На базе весь медицинский персонал обладал соответствующими познаниями в теории, а двое человек имели и опыт принятия родов на Земле. Олег, всегда спокойный, невозмутимый (Ленка шепотом говорила подружкам, что очень надеется на него), и Эвридика, молоденькая акушерка, которая жутко переживала от лежавшей на ней ответственности планетарного масштаба… хотя, причем тут масштаб. Просто переживала. Как подозревали окружающие, больше чем сама Лена. Особенно Эвридика переживала, что Лена заметит, как она переживает. От всех этих переживаний Эвридики Ленка, похоже, немного совестилась. В итоге вся база оберегала Ленку, а Ленка оберегала Эвридику.
Было еще, правда, двое человек, переживавших сильнее остальных. Разумеется, это будущий папаша, которому внимания уделялось почти столько же, сколько самой Ленке, и командир базы, полковник космических войск, участник инцидента у астероида Веста, Николай Михайлов.
Так он не волновался со времён Весты, когда мир замер на пороге того, что западные журналисты окрестили «первой звездной войной». Этот термин всплывал при каждом мало-мальски значимом международном инциденте в космосе, Николай, читая западные статьи, мысленно плевался, и цедил сквозь зубы «накаркают ведь».
Когда узнали, что Елена, специалист-гляциолог советской базы на Марсе, беременна, на Земле, в Москве состоялось экстренное заседание на высшем уровне, куда были приглашены светила медицинской науки.

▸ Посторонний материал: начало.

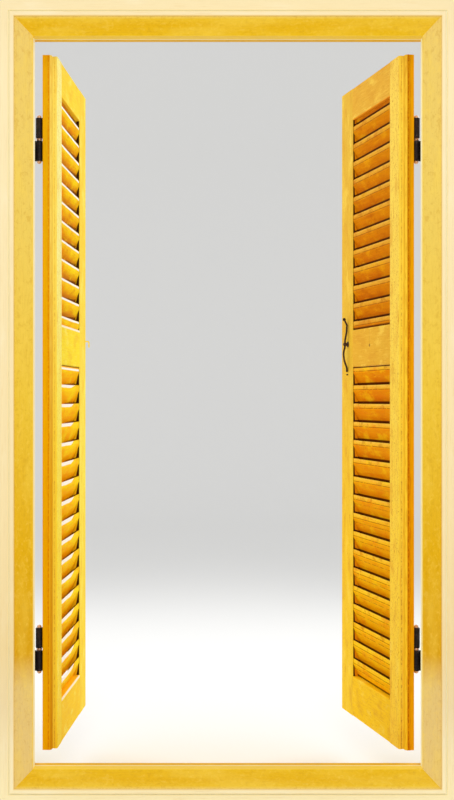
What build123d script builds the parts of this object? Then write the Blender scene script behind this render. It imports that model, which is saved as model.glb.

В итоге принято решение – беременная в безупречной физической форме; все необходимые условия для приёма родов в наличии; беременная остаётся на Марсе. Из тех самых светил сформировали комитет, который рассматривал ежедневные рапорты о физическом состоянии Елены, и вырабатывал рекомендации. Все члены комитета должны были по «сигналу тревоги» прибыть в межпланетный Центр связи при начале родов.
Всё под контролем, убеждал себя Николай. И ребята как стараются… Харченко и кубинец Москуэро из отдела биотехнологий додумались создать «искусственную корову», чтоб у Ленки свежее молоко было. Раздобыли откуда-то коровью печень, подключили её к системе, имитирующей кровеносную, и к системе, имитирующей пищеварительную… всех деталей Николай так и не понял, в общем, на выходе из того аппарата, из «вымени» получается какая то мутно-белая жидкость, согласно анализу действительно схожая с молоком. Ленке ЭТО давать, конечно, не рискнули, а сами ребята пьют. Морщатся, но пьют. И ему предлагали, но Николай не рискнул. Пронесёт еще. А так молодцы. Главное чтоб самогонный аппарат не соорудили. Впрочем, кого он обманывает… наверняка уже кто-то сделал. Из спортивного интереса.
Или мальдивец Мансур, работающий на базе по контракту с советской стороной, тихий замкнутый человек. Археолог, по мнению Николая, самая бесполезная профессия на Марсе. А этот еще терпеть не может всеобщего любимца, лайку хаски с оригинальной кличкой Белка. Не любит, похоже, вообще никого. Зато души не чает в своем лимонном дереве. Мальдивский архипелаг ушёл на дно, кроме одного, искусственно укрепленного острова, а это дерево успело вырасти еще на его родном атолле. Теперь его в кадушке, с землёй с того же атолла, с собой возит, и на Марс привёз. Всё ждал, когда оно плодоносить начнёт. Появился на нём один чахлый лимончик, так островитянин чуть ли не с бубном вокруг этого деревца бегал. А когда лимон созрел, сорвал его и Ленке принёс. Та со всеми поделилась, устроили торжественное чаепитие, и самого Мансура на него буквально притащили, как тот не отнекивался.
***
Начинался девятый месяц. Ежедневно Лена проводила два часа в центрифуге с земным давлением, в ней же должны были проходить роды. Всё шло по плану. Журналист-корреспондент на базе уже готовился к репортажу века, о рождении первого человека на Марсе. Советского человека.
Плохие вести пришли, когда на связь вышел «сосед». Так прозвали командующего американской базой на Марсе, Джона Шелли.
Советская база располагалась во впадине Эллада, американцы базировались в долине Маринера. Формально это были только сектора, а освоение Марса курировалось ООН, но все понимали, у кого тут реальная власть. Москва и Вашингтон. Европа, Китай, по мере возможности и другие страны, пытались внести свою лепту, но это было для них больше вопросом престижа, обозначением своего присутствия.